Collected data –
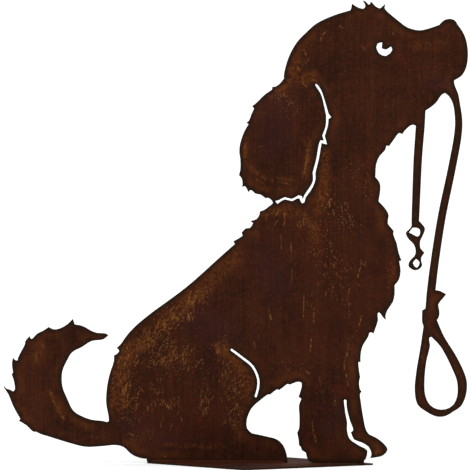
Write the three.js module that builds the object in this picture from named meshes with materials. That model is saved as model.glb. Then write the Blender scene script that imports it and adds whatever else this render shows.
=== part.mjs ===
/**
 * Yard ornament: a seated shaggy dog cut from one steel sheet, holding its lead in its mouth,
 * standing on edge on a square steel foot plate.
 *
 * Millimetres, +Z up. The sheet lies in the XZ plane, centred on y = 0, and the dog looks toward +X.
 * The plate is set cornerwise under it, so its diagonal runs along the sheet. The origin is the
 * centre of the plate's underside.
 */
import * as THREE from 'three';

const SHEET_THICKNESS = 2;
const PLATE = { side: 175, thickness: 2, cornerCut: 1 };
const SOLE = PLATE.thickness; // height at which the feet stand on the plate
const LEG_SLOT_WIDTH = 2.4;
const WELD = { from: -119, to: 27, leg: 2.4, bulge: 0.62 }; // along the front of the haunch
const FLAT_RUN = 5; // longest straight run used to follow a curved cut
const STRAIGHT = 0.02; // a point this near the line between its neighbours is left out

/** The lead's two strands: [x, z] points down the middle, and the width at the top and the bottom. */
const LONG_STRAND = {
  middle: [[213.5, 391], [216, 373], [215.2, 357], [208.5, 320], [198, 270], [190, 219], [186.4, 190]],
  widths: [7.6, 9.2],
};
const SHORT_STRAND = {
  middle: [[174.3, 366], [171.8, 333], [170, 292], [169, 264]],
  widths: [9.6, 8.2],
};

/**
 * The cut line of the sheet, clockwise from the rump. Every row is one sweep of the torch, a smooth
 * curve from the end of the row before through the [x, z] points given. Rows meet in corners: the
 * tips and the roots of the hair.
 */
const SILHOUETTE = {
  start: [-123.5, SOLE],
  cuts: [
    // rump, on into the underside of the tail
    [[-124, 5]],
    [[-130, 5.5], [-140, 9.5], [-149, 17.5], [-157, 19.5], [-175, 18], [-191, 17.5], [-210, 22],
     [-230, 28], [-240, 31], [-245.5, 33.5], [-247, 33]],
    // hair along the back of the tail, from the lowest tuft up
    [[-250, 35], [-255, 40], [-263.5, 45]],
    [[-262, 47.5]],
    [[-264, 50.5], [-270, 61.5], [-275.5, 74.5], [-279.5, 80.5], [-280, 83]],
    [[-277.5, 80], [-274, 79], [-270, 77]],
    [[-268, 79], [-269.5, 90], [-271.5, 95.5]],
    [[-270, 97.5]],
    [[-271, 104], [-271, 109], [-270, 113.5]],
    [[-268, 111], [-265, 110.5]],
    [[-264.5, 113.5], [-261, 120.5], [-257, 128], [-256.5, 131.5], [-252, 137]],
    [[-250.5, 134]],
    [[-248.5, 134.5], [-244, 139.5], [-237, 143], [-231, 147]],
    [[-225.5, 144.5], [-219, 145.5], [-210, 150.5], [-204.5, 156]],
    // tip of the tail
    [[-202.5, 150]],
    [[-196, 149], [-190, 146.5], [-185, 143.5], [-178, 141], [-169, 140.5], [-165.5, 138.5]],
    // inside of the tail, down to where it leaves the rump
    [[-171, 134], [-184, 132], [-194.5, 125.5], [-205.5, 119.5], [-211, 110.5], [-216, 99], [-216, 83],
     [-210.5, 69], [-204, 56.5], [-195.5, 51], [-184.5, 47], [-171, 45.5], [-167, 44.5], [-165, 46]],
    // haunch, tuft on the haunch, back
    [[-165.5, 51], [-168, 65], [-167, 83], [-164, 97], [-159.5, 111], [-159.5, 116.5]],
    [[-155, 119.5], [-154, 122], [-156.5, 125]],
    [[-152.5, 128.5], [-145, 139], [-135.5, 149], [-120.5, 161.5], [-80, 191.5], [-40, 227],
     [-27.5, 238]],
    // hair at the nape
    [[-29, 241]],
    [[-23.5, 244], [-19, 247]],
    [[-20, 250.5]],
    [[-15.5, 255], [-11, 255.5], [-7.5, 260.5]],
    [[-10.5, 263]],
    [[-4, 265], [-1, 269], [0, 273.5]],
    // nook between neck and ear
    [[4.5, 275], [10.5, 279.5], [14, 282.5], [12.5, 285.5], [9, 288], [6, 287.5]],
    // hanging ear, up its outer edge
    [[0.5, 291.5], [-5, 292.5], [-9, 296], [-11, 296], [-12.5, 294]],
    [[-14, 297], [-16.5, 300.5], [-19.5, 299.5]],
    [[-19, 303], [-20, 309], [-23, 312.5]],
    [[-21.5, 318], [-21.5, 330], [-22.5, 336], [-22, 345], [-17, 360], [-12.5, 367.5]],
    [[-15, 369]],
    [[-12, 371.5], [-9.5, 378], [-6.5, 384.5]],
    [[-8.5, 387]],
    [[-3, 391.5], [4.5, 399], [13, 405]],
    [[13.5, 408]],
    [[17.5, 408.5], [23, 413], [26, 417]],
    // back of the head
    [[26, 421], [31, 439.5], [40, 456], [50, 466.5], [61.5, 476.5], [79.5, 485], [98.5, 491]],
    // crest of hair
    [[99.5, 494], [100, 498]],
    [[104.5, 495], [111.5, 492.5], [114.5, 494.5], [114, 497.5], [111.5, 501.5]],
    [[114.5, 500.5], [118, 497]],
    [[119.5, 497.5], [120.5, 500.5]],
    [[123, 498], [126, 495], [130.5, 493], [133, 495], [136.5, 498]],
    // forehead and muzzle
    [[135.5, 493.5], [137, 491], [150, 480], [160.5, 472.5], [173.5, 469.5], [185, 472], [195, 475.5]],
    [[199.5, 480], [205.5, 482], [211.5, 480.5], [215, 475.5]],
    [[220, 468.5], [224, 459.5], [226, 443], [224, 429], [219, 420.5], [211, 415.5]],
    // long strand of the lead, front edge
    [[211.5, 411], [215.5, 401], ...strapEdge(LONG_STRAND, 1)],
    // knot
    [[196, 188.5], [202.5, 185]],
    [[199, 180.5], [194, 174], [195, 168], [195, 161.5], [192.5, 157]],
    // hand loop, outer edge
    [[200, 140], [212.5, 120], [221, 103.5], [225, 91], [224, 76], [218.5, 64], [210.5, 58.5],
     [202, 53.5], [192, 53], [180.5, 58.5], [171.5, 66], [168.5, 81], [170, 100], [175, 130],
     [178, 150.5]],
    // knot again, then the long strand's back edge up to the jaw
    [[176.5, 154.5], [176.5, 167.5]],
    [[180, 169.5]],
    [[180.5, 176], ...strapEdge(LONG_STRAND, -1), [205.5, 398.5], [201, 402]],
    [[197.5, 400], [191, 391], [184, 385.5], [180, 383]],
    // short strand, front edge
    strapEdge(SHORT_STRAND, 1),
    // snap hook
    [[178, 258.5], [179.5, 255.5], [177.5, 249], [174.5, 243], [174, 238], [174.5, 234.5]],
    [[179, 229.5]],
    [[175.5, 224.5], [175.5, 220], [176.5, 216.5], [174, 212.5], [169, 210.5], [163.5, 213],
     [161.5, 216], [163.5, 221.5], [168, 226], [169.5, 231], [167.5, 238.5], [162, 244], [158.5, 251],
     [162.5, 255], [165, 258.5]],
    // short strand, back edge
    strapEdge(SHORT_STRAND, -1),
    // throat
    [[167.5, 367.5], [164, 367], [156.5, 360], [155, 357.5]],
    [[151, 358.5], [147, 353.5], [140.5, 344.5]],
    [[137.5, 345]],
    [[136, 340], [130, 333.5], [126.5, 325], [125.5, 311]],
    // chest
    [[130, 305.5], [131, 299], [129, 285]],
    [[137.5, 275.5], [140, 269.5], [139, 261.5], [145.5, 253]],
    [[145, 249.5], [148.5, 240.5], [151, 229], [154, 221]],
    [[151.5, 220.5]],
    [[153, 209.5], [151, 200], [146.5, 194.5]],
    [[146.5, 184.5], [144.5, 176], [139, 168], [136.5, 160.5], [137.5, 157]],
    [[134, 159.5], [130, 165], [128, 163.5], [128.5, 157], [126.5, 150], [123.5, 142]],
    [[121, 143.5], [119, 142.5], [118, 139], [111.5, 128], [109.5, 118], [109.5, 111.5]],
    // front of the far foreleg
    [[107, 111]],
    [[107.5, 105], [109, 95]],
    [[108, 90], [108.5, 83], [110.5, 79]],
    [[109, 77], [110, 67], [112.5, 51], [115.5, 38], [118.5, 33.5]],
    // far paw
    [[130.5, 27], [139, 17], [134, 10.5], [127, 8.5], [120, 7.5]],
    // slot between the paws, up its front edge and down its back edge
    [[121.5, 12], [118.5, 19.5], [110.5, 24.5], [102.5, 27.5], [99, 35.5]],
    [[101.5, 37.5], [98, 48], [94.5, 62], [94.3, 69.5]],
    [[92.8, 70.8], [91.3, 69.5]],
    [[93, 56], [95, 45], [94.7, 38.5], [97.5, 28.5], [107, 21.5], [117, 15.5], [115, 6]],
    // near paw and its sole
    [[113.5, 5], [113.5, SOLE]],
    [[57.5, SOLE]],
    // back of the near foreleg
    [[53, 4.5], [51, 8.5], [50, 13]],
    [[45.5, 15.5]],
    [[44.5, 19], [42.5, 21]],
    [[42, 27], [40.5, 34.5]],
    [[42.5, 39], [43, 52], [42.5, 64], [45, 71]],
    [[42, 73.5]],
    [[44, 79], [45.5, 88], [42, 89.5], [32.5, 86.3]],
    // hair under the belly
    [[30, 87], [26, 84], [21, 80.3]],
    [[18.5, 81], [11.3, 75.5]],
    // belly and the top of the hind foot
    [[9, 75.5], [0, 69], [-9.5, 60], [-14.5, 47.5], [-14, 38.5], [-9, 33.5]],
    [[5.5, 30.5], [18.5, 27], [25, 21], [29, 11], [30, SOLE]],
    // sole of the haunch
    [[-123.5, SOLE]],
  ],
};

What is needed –
Pick out lines containing the word "three", each one as written.

Final result –
Write the three.js module that builds the object in this picture from named meshes with materials. That model is saved as model.glb. Then write the Blender scene script that imports it and adds whatever else this render shows.
import * as THREE from 'three';